▸ JOB:
Reproduce all of the listing below without alteration.

▸ SOURCE EXCERPT:
:::::
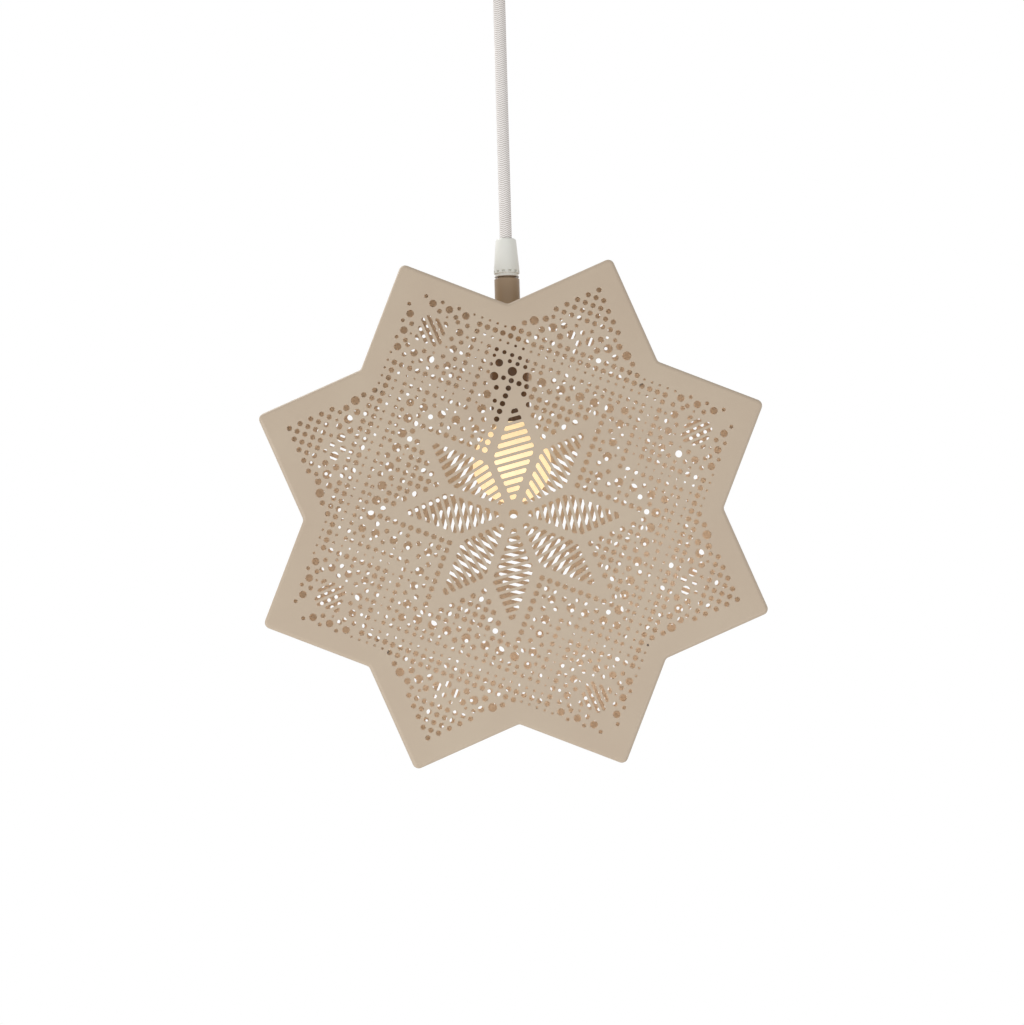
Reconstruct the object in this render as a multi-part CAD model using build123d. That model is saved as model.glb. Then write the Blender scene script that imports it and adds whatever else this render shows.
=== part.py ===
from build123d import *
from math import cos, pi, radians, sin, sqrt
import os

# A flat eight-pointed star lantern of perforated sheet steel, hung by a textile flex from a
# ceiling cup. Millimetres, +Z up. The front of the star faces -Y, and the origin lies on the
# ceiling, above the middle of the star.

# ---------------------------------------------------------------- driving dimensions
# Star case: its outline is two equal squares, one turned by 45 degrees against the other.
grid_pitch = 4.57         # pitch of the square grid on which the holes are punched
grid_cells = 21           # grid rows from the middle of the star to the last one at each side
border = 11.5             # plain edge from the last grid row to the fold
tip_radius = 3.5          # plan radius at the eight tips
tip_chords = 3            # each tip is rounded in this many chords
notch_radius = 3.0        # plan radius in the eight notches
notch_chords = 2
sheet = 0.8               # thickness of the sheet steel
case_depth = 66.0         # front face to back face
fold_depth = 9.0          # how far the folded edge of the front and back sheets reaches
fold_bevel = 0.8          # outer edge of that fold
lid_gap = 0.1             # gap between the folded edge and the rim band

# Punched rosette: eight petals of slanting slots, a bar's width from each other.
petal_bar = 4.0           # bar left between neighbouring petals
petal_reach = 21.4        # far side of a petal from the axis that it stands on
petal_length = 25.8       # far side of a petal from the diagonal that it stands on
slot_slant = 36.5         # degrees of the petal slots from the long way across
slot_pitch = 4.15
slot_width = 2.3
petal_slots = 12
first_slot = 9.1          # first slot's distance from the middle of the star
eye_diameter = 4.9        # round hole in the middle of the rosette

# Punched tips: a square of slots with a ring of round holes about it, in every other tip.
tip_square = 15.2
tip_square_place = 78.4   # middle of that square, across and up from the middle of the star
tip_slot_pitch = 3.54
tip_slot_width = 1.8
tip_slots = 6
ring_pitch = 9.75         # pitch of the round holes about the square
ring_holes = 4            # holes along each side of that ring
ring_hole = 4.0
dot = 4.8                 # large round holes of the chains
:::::
▸ TASK ANSWER:
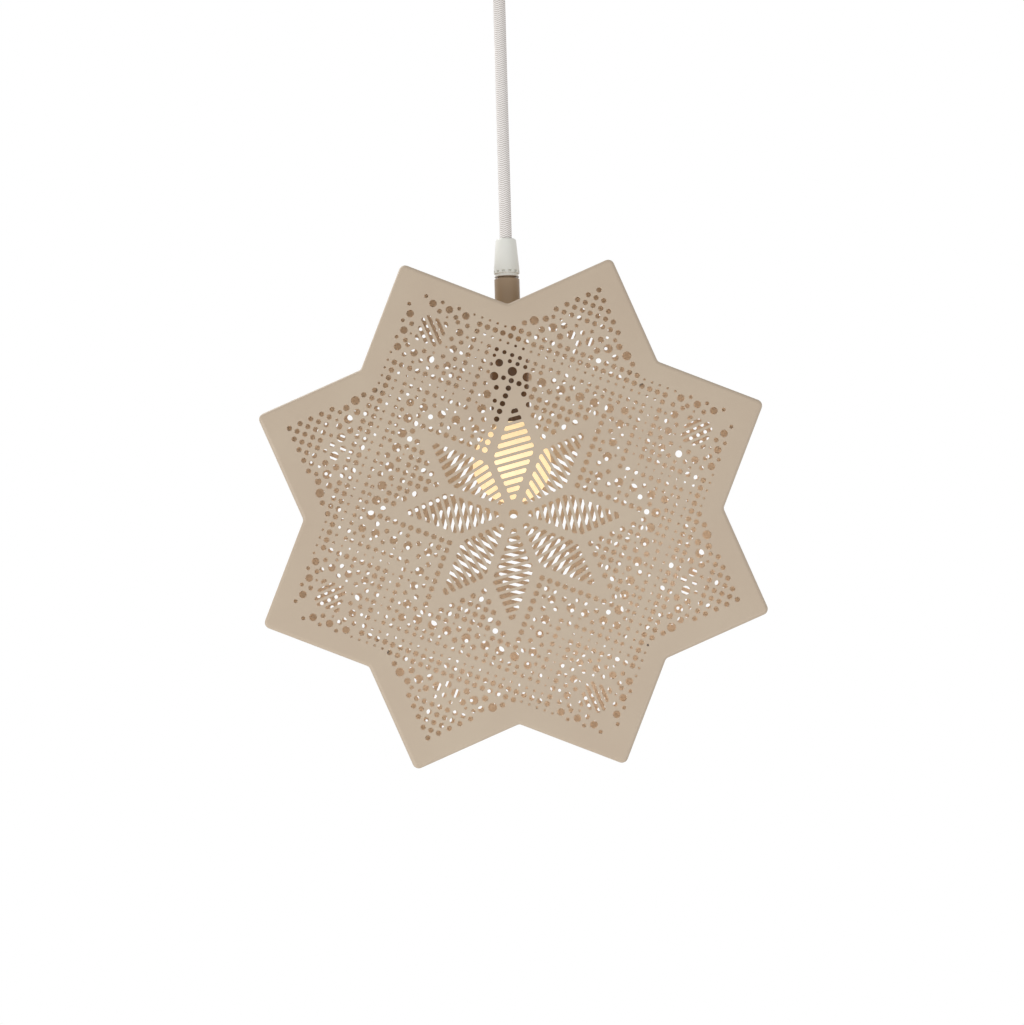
Reconstruct the object in this render as a multi-part CAD model using build123d. That model is saved as model.glb. Then write the Blender scene script that imports it and adds whatever else this render shows.
=== part.py ===
from build123d import *
from math import cos, pi, radians, sin, sqrt
import os

# A flat eight-pointed star lantern of perforated sheet steel, hung by a textile flex from a
# ceiling cup. Millimetres, +Z up. The front of the star faces -Y, and the origin lies on the
# ceiling, above the middle of the star.

# ---------------------------------------------------------------- driving dimensions
# Star case: its outline is two equal squares, one turned by 45 degrees against the other.
grid_pitch = 4.57         # pitch of the square grid on which the holes are punched
grid_cells = 21           # grid rows from the middle of the star to the last one at each side
border = 11.5             # plain edge from the last grid row to the fold
tip_radius = 3.5          # plan radius at the eight tips
tip_chords = 3            # each tip is rounded in this many chords
notch_radius = 3.0        # plan radius in the eight notches
notch_chords = 2
sheet = 0.8               # thickness of the sheet steel
case_depth = 66.0         # front face to back face
fold_depth = 9.0          # how far the folded edge of the front and back sheets reaches
fold_bevel = 0.8          # outer edge of that fold
lid_gap = 0.1             # gap between the folded edge and the rim band

# Punched rosette: eight petals of slanting slots, a bar's width from each other.
petal_bar = 4.0           # bar left between neighbouring petals
petal_reach = 21.4        # far side of a petal from the axis that it stands on
petal_length = 25.8       # far side of a petal from the diagonal that it stands on
slot_slant = 36.5         # degrees of the petal slots from the long way across
slot_pitch = 4.15
slot_width = 2.3
petal_slots = 12
first_slot = 9.1          # first slot's distance from the middle of the star
eye_diameter = 4.9        # round hole in the middle of the rosette

# Punched tips: a square of slots with a ring of round holes about it, in every other tip.
tip_square = 15.2
tip_square_place = 78.4   # middle of that square, across and up from the middle of the star
tip_slot_pitch = 3.54
tip_slot_width = 1.8
tip_slots = 6
ring_pitch = 9.75         # pitch of the round holes about the square
ring_holes = 4            # holes along each side of that ring
ring_hole = 4.0
dot = 4.8                 # large round holes of the chains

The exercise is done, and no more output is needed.